AFTER DESSERT, we left the restaurant and went to the barroom with its great stone walls and fireplace. We found a quiet table where we could sit and enjoy our brandies. I told them about my recent trip to La Verdad, my finding of The Obsidian Cloud, and its description of a fantastic occurrence over the skies of Duncairn back in the nineteenth century.
“Duncairn!” said Dupont. “Well, well. I’ve already told Marsha you lived there years ago.”
She’d been listening to my account with great interest.
“Yes, he did tell me you’d been there,” she said to me. “I’m afraid the days of fantastic happenings are gone now, from Duncairn and everywhere else in the Scottish Uplands. I know that only too well, for my department’s concern is with depopulation in various parts of the world. We try to determine its causes and possible remedies for it, if remedies are called for.
“About five years ago, I was assigned to study the situation in the Uplands because of the steady exodus of its people. I drove from one end of the region to the other interviewing as many of the remaining inhabitants I could find, as well as occasional visitors such as hunters and anglers.
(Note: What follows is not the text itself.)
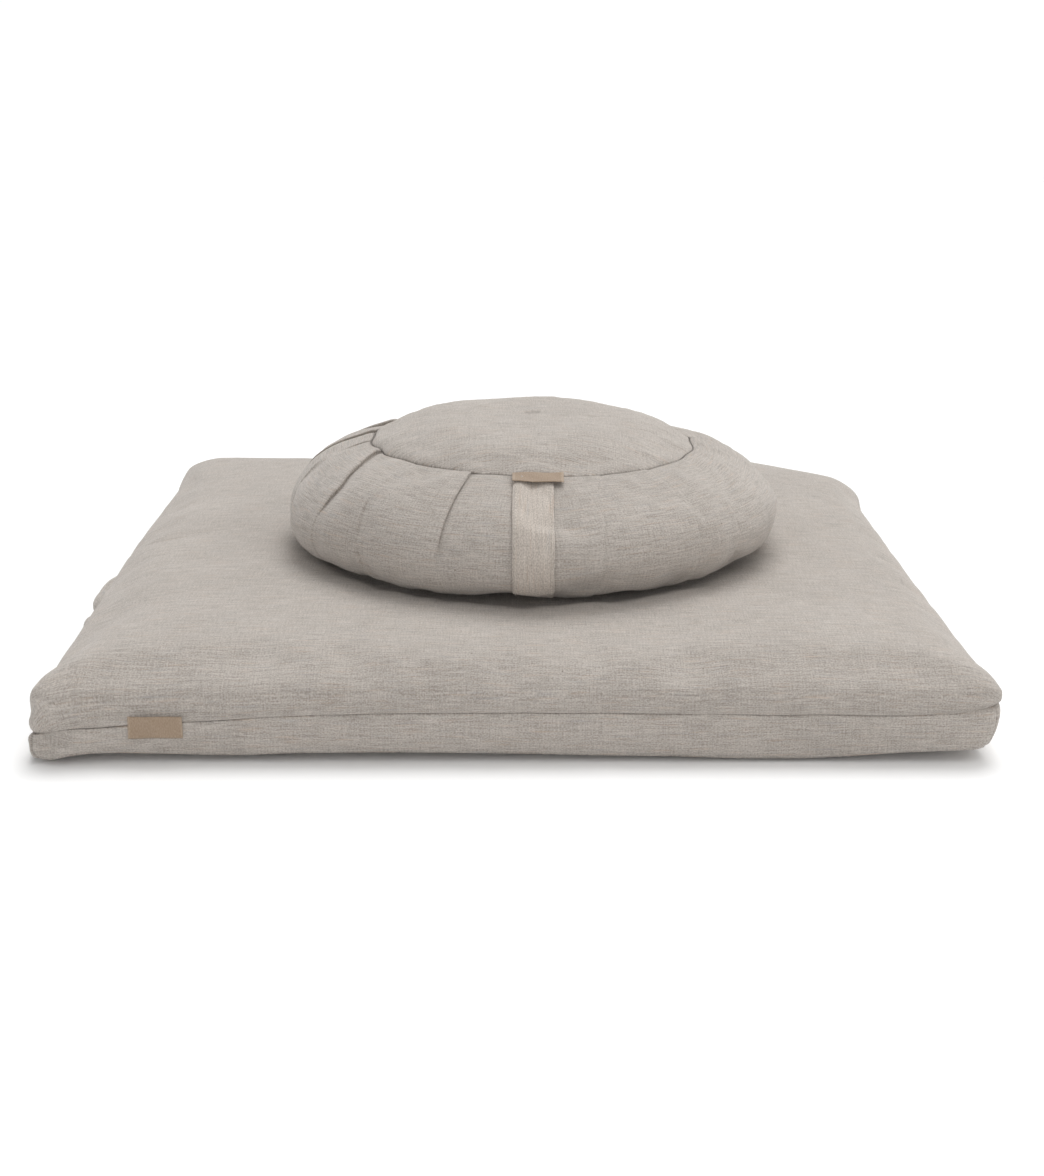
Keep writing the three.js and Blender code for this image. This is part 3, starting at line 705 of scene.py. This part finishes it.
# Sections through the cover: distance from its axis, and height above the mat.
bottom_rows = np.array([
    (0, 0.0006), (0.030, 0.0006), (0.065, 0.0006), (0.100, 0.0006), (0.130, 0.0006), (0.150, 0.0009),
])
band = resample(np.array([
    (0.1605, 0.0016), (0.1800, 0.0034), (0.1975, 0.0082), (0.2100, 0.0162), (0.2164, 0.0260),
    (0.2182, 0.0350), (0.2170, 0.0455), (0.2110, 0.0590), (0.1960, 0.0742), (0.1710, 0.0882), (0.1425, 0.0950),
]), BAND_ROWS)
for height, radius in ((ZIP_HEIGHT - SLOT_HALF, 0.2176), (ZIP_HEIGHT, 0.2180), (ZIP_HEIGHT + SLOT_HALF, 0.2174)):
    band[int(np.argmin(np.abs(band[:, 1] - height)))] = (radius, height)
dome = resample(np.array([
    (0.1425, 0.0950), (0.1350, 0.0998), (0.1220, 0.1080), (0.1060, 0.1140), (0.0850, 0.1182),
    (0.0550, 0.1202), (0.0250, 0.1206), (0, 0.1206),
]), 20)
beside = 0.0009  # a row runs close beside the top seam on either side of it
band_side = band[-1] + (band[-2] - band[-1]) / np.linalg.norm(band[-2] - band[-1]) * beside
dome_side = dome[0] + (dome[1] - dome[0]) / np.linalg.norm(dome[1] - dome[0]) * beside
section = np.vstack([bottom_rows, band[:-1], [band_side], dome[:1], [dome_side], dome[1:]])
BAND_START = len(bottom_rows)
TOP_SEAM = BAND_START + BAND_ROWS
ROWS = len(section)
run = np.concatenate([[0], np.cumsum(np.linalg.norm(np.diff(section, axis=0), axis=1))])
band_width = run[TOP_SEAM] - run[BAND_START]
slope = np.gradient(section, run, axis=0)
slope /= np.linalg.norm(slope, axis=1, keepdims=True)
outward = np.stack([slope[:, 1], -slope[:, 0]], 1)

# Angles start at the front and grow to the left. A pleat's path is given as its share of the
# band's width below the top seam, then its angle; then how far down it stays shut, how thick
# its fold is at the top, and how thick at the bottom seam.
ZIP_EDGE = 126.7
SLOT_EDGE = 129.1
pleats = [
    ([(0, -120), (1, -118)], 0.45, 1.0, 0.8),
    ([(0, -100), (1, -101)], 0.52, 0.6, 0.8),
    ([(0, -81), (1, -79)], 0.42, 0.35, 0.9),
    ([(0, -62), (0.2, -60), (0.35, -53), (0.6, -51), (1, -55)], 0.30, 0.4, 1.0),
    ([(0, -41), (1, -37)], 0.22, 0.5, 0.7),
    ([(0, -23), (0.15, -18.5), (0.45, -15.2), (1, -14.2)], 0.26, 0.55, 1.3),
    ([(0, 20.3), (0.5, 20.6), (1, 19.2)], 0.56, 1.25, 1.1),
    ([(0, 43), (0.4, 43), (1, 38)], 0.10, 0.3, 0.8),
    ([(0, 66.6), (0.15, 60.5), (0.3, 56.8), (0.5, 58), (1, 60)], 0.45, 1.5, 0.7),
    ([(0, 84), (1, 80)], 0.16, 0.5, 0.8),
    ([(0, 101), (0.3, 97), (1, 99)], 0.42, 1.2, 0.8),
    ([(0, 119), (0.3, 115), (1, 117)], 0.50, 1.4, 0.8),
]
FOLD_OPEN = np.array([-9, -5, -2.4, -0.9, 0, 0.9, 2.4, 5, 9]) / 1000
FOLD_SHUT = np.array([
    (-8.3, -0.1), (-3.7, -0.5), (-0.7, -1.0), (1.0, -1.3), (1.2, -0.5),
    (-0.2, 0.5), (0.3, 1.4), (3.3, 1.6), (8.3, 1.0),
]) / 1000
BETWEEN = 8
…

“As for Duncairn specifically … well, the town isn’t really there anymore. At least, not as you’d remember it. That entire area doesn’t have many permanent inhabitants now, except for the occasional shepherd.”
MARSHA NOW LAUNCHED into a devastating history of the decline of the region during the decades since I’d left it. The main cause was that the coal mines, which had employed most of the male population, were shut down — either because they’d run out of coal or because changing economic and political times made it an unpopular form of energy. Towns like Cumner, Rossmark, Lannick, Taymire, and Gatbridge — which had all existed in some form since at least the Middle Ages — were now abandoned.